== SUPPLIED DATA

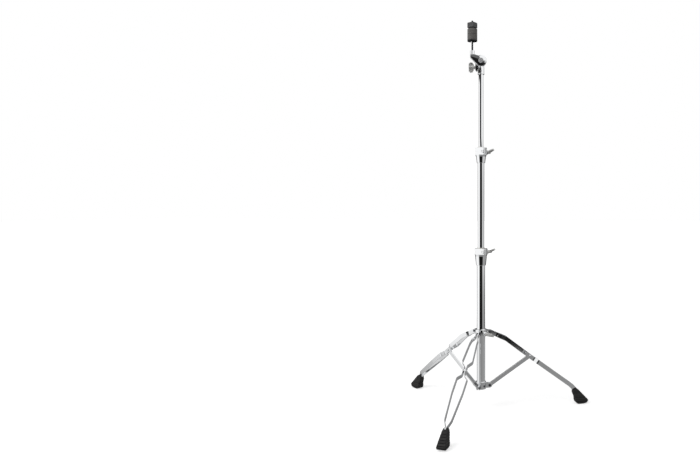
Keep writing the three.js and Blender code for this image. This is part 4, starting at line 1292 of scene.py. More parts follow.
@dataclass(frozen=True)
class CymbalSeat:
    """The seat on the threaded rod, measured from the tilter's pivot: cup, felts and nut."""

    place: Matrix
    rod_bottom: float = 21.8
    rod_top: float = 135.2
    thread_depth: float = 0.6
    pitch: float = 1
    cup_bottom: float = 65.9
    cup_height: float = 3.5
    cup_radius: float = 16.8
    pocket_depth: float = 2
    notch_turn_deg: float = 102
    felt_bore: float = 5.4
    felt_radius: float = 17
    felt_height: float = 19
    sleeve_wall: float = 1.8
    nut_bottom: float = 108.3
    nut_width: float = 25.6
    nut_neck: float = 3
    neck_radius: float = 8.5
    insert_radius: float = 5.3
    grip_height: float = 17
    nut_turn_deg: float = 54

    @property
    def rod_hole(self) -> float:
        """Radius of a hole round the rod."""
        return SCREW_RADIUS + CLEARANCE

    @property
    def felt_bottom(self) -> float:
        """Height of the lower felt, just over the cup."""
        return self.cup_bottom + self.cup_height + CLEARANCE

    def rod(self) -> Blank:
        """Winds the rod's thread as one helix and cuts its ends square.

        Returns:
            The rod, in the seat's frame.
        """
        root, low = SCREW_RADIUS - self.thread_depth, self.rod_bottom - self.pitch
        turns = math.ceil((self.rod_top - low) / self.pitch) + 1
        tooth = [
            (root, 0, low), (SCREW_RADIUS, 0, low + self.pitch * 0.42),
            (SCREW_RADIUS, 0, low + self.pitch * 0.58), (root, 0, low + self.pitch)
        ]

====

- _WHAT THE EXERCISE ASKS_:
Copy out every line of the data above, exactly as given.

- _COMPLETED TASK_:
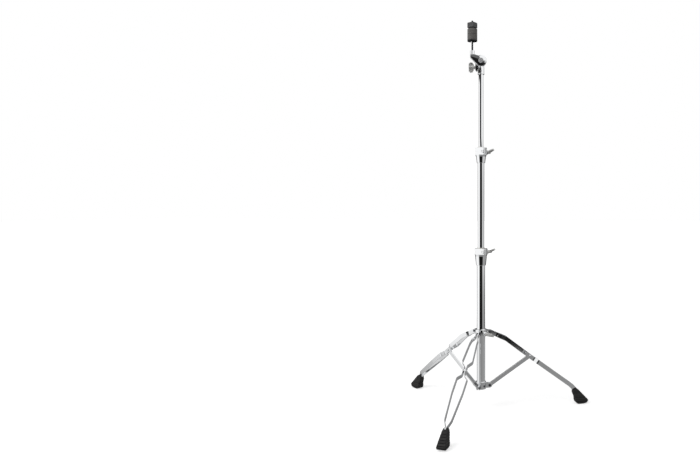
Keep writing the three.js and Blender code for this image. This is part 4, starting at line 1292 of scene.py. More parts follow.
@dataclass(frozen=True)
class CymbalSeat:
    """The seat on the threaded rod, measured from the tilter's pivot: cup, felts and nut."""

    place: Matrix
    rod_bottom: float = 21.8
    rod_top: float = 135.2
    thread_depth: float = 0.6
    pitch: float = 1
    cup_bottom: float = 65.9
    cup_height: float = 3.5
    cup_radius: float = 16.8
    pocket_depth: float = 2
    notch_turn_deg: float = 102
    felt_bore: float = 5.4
    felt_radius: float = 17
    felt_height: float = 19
    sleeve_wall: float = 1.8
    nut_bottom: float = 108.3
    nut_width: float = 25.6
    nut_neck: float = 3
    neck_radius: float = 8.5
    insert_radius: float = 5.3
    grip_height: float = 17
    nut_turn_deg: float = 54

    @property
    def rod_hole(self) -> float:
        """Radius of a hole round the rod."""
        return SCREW_RADIUS + CLEARANCE

    @property
    def felt_bottom(self) -> float:
        """Height of the lower felt, just over the cup."""
        return self.cup_bottom + self.cup_height + CLEARANCE

    def rod(self) -> Blank:
        """Winds the rod's thread as one helix and cuts its ends square.

        Returns:
            The rod, in the seat's frame.
        """
        root, low = SCREW_RADIUS - self.thread_depth, self.rod_bottom - self.pitch
        turns = math.ceil((self.rod_top - low) / self.pitch) + 1
        tooth = [
            (root, 0, low), (SCREW_RADIUS, 0, low + self.pitch * 0.42),
            (SCREW_RADIUS, 0, low + self.pitch * 0.58), (root, 0, low + self.pitch)
        ]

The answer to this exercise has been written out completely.